Badan Pusat Statistik (BPS) memublikasikan, inflasi inti pada Oktober 2020 sebesar 0,04 persen, lebih rendah dibandingkan posisi September 2020 yang mencapai 0,13 persen. Dalam rangkaian data yang dibandingkan dengan tahun sebelumnya pada bulan sama, inflasi inti pada Oktober 2020 tercatat 1,74 persen dan berada kecenderungan yang terus menurun sejak Maret 2020 yang tercatat 2,87 persen.
Mengenai pergerakan inflasi inti tersebut, Kepala BPS Suhariyanto dalam konferensi pers, Senin (2/11/2020), menyatakan, daya beli kelompok penduduk 40 persen terbawah terdampak karena pendapatannya berkurang.
Kelompok 40 persen menengah dan 20 persen teratas cenderung menahan belanjanya.
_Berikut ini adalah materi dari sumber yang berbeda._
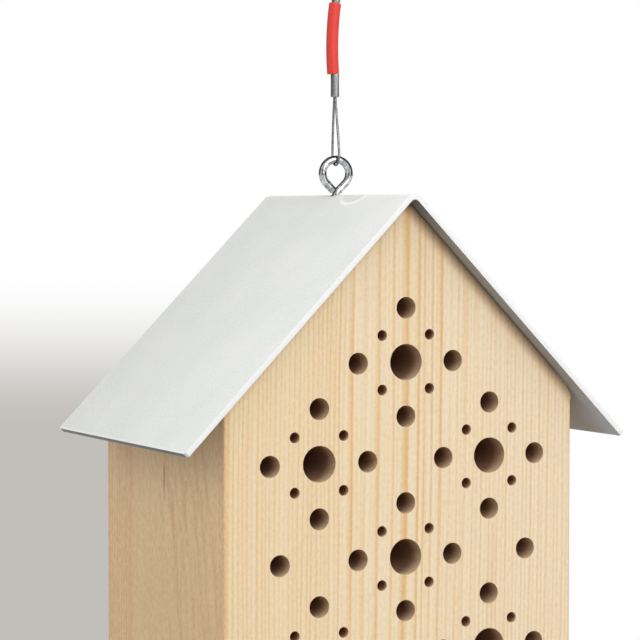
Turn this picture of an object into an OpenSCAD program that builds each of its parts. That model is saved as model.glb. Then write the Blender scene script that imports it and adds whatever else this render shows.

Oleh sebab itu, pergerakan inflasi inti yang cenderung merosot menunjukkan belum pulihnya daya beli masyarakat.
Senada dengan hal itu, Guru Besar Fakultas Ekonomi Universitas Brawijaya Candra Fajri Ananda menilai, daya beli masyarakat belum terangkat. Kecenderungan kelompok 40 persen menengah menahan belanja dapat terlihat dari peningkatan penghimpunan dana pihak ketiga oleh perbankan. Kelompok ini khawatir pandemi masih berlanjut hingga 2021 sehingga memilih untuk menabung.
Statistik Perbankan Indonesia Otoritas Jasa Keuangan per Juli 2020 mencatat, jumlah dana pihak ketiga yang dihimpun bank umum mencapai Rp 6.308,12 triliun. Nilai ini lebih tinggi dari posisi bulan sebelumnya sebesar Rp 6.260,4 triliun.
Fajri menyatakan, pemerintah sebaiknya mengevaluasi program bantuan sosial yang disalurkan dalam kerangka pemulihan ekonomi nasional agar dapat mendongkrak daya beli masyarakat. Penerima pun semestinya diperluas hingga menyentuh kelompok 20 persen menengah.
Program bantuan sosial itu minimal dapat memenuhi kebutuhan dasar masyarakat. Dalam hal ini, pemerintah daerah dapat berinisiatif menambahkan nominal bantuan yang disalurkan sesuai dengan karakteristik perekonomian wilayah dan anggarannya.
Selain itu, program bantuan sosial dari pemerintah mesti disertai dengan kemandirian ekonomi yang berporos pada geliat usaha mikro, kecil, dan menengah (UMKM). ”Upayakan masyarakat membeli produk-produk UMKM di wilayah sekitarnya sehingga peredaran uang dapat berputar di daerah tersebut,” ujarnya saat dihubungi, Senin.
Dari segi pengeluarannya, kelompok makanan, minuman, dan tembakau mengalami inflasi 0,29 persen dan memiliki andil 0,07 persen. Komoditas penyumbang inflasi dari kelompok tersebut ialah bawang merah dan cabai merah.
Di tengah cuaca yang terus-menerus hujan akibat La Nina, peneliti Institute for Development of Economics and Finance (Indef), Rusli Abdullah, menilai, pergerakan harga pangan hortikultura patut diwaspadai. Komoditas ini tak tahan lama dalam kondisi lembab sehingga perlu disokong kelancaran distribusi untuk dapat sampai ke konsumen dengan kualitas terjaga.
Pusat Informasi Harga Pangan Strategis mencatat, rata-rata nasional harga bawang merah di pasar tradisional pada awal September 2020 sebesar Rp 30.600 per kilogram, sedangkan pada akhir Oktober 2020 mencapai Rp 33.200 per kg. Harga cabai merah juga naik dari Rp 29.400 per kg menjadi Rp 43.000 per kg.